Посвященные Ахматовой записи совсем другие, но ее сын от первого брака совершенно не интересовал Пунина. Отношения усугубляла и скупость Пунина, известная нам не только по запискам Лидии Чуковской, интервью Льва Гумилева и мемуарам Эммы Герштейн, но и вот по этому документу.
6 сентября 1921 года Пунина, тогда комиссара Русского музея, освободили из-под стражи. Казалось бы, вырваться из застенков ЧК, где только что погиб Николай Гумилев, уже само по себе — величайшее счастье. Но счастье Пунина было омрачено одним обстоятельством, о котором он поведал в своем заявлении к члену Петросовета товарищу Богданову:
«При освобождении 6 сентября мне не были возвращены подтяжки, так как их не могли разыскать. Вами было дано обещание разыскать их к пятнице 9-го. Если они разыскались, прошу выдать. На подтяжках имеется надпись „Пунин (камера 32)“».
Случай, достойный пера Зощенко. И вот этот человек еще до приезда Левы содержал дочку и двух жен.
С осени 1929-го на попечении Пунина оказался взрослеющий юноша, совершенно ему чуждый. Как же он мог относиться к Леве, который, даже переселившись к своему другу Акселю Бекману, продолжал столоваться у Пунина? Эти обеды назывались «кормление зверей».
На обед приходили и гости — Павел Лукницкий или приехавшая в Ленинград Эмма Герштейн, прогнать их было нельзя, денег на широкое застолье не хватало, а потому «Николай Николаевич угрожающе рычал (ему казалось, что Лукницкий и Лева брали с блюда слишком большие куски жаркого): „Павлик! Лева!“».
Неожиданное для профессора изящных искусств сочетание рачительности с природной экспансивностью не раз становилось поводом для шуток. Николай Харджиев прозвал Пунина «сумасшедшим завхозом».
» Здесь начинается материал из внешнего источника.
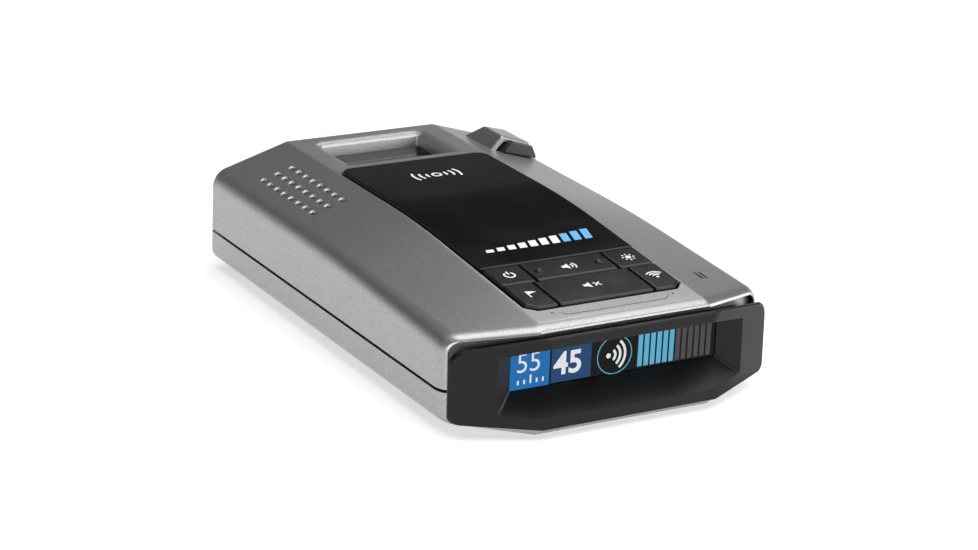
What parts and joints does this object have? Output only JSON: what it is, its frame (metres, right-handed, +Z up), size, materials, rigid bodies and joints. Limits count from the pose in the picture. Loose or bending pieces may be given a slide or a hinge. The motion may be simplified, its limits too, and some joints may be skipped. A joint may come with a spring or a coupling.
{
  "type": "radar detector",
  "caption": "Windshield radar detector: faceted metallic case, proud black bezel with a recessed display, sprung keypad, mount pocket, rear sensor hood.",
  "frame": {"origin": "centre of the bounding box, at the underside that the detector rests on", "axes": "+Y towards the windshield end, -Y out of the display, +X towards the jack side, +Z up through the keypad"},
  "size_m": [0.084, 0.1332, 0.0323],
  "materials": {
    "case_paint": "moulded plastic with satin metallic paint, warm grey, fine flake",
    "bezel_plastic": "satin black moulding",
    "panel_gloss": "gloss black",
    "key_plastic": "satin black",
    "pocket_plastic": "polished black moulding",
    "window_glass": "clear window",
    "screen": "black display face",
    "smoked_plastic": "smoked infrared-clear plastic",
    "sensor_lens": "deep red lens",
    "inner_plastic": "moulded black",
    "circuit_board": "green solder mask",
    "flex_film": "amber film",
    "bright_metal": "plated sheet",
    "cast_metal": "as cast",
    "patch_ceramic": "sintered, matt",
    "foam": "closed-cell foam",
    "speaker_cone": "treated paper",
    "switch_metal": "stamped",
    "screw_steel": "black oxide",
    "jack_plastic": "moulded black",
    "light_guide": "clear acrylic",
    "white_ink": "printed white",
    "pale_blue_ink": "printed pale blue",
    "display_light": "lit display segments",
    "contact_gold": "gold-plated contacts"
  },
  "bodies": {
    "case": {"upper_case": "case_paint", "lower_case": "case_paint", "front_bezel": "bezel_plastic", "display_window": "window_glass", "display_module": "screen", "display_holder": "inner_plastic", "display_board": "circuit_board", "display_flex_cable": "flex_film", "top_panel": "panel_gloss", "keypad_frame": "inner_plastic", "keypad_board": "circuit_board", "keypad_flex_cable": "flex_film", "mount_bracket": "pocket_plastic", "mount_magnet_left": "bright_metal", "mount_magnet_right": "bright_metal", "horn_antenna": "cast_metal", "microwave_board": "circuit_board", "microwave_shield": "bright_metal", "end_window": "smoked_plastic", "front_laser_lens": "sensor_lens", "front_laser_sensor": "inner_plastic", "rear_laser_lens": "smoked_plastic", "rear_laser_sensor": "inner_plastic", "speaker_gasket": "foam", "speaker": "speaker_cone", "main_board": "circuit_board", "processor_shield": "bright_metal", "wireless_module": "bright_metal", "supply_capacitor": "inner_plastic", "gps_board": "circuit_board", "gps_antenna": "patch_ceramic", "power_jack": "jack_plastic", "earphone_jack": "jack_plastic", "usb_port": "bright_metal", "light_sensor": "inner_plastic", "light_pipe": "light_guide", "power_switch": "switch_metal", "volume_down_switch": "switch_metal", "volume_up_switch": "switch_metal", "brightness_switch": "switch_metal", "mark_switch": "switch_metal", "mute_switch": "switch_metal", "sensitivity_switch": "switch_metal", "case_screw_1": "screw_steel", "case_screw_2": "screw_steel", "case_screw_3": "screw_steel", "case_screw_4": "screw_steel"},
    "power_key": {"power_key": "key_plastic"},
    "volume_rocker": {"volume_rocker": "key_plastic"},
    "brightness_key": {"brightness_key": "key_plastic"},
    "mark_key": {"mark_key": "key_plastic"},
    "mute_key": {"mute_key": "key_plastic"},
    "sensitivity_key": {"sensitivity_key": "key_plastic"}
  },
  "joints": [
    {"name": "power_press", "type": "slide", "parent": "case", "child": "power_key", "axis": [0, 0.0946, -0.9955], "range_m": [0, 0.0005], "stiffness_N_per_m": 1500},
    {"name": "volume_rock", "type": "hinge", "parent": "case", "child": "volume_rocker", "pos_m": [0, -0.03722, 0.02554], "axis": [0, 0.9955, 0.0946], "range_deg": [-2.2, 2.2], "stiffness_Nm_per_rad": 0.3},
    {"name": "brightness_press", "type": "slide", "parent": "case", "child": "brightness_key", "axis": [0, 0.0946, -0.9955], "range_m": [0, 0.0005], "stiffness_N_per_m": 1500},
    {"name": "mark_press", "type": "slide", "parent": "case", "child": "mark_key", "axis": [0, 0.0946, -0.9955], "range_m": [0, 0.0005], "stiffness_N_per_m": 1500},
    {"name": "mute_press", "type": "slide", "parent": "case", "child": "mute_key", "axis": [0, 0.0946, -0.9955], "range_m": [0, 0.0005], "stiffness_N_per_m": 1500},
    {"name": "sensitivity_press", "type": "slide", "parent": "case", "child": "sensitivity_key", "axis": [0, 0.0946, -0.9955], "range_m": [0, 0.0005], "stiffness_N_per_m": 1500}
  ]
}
К 1937 году, когда Ахматова лишилась своей персональной пенсии, которую прежде получала «за заслуги перед русской литературой», отношения стали еще хуже. Атмосфера в Фонтанном доме была перенасыщена «электричеством». Николай Николаевич сидел в красном халате и раскладывал пасьянс. Анна Евгеньевна подавала реплики («как ножом отрежет»), от которых, вероятно, вздрагивали даже гости. «„А за такие слова вам дадут десять лет“, — раздался мрачный голос Анны Евгеньевны с другого конца стола».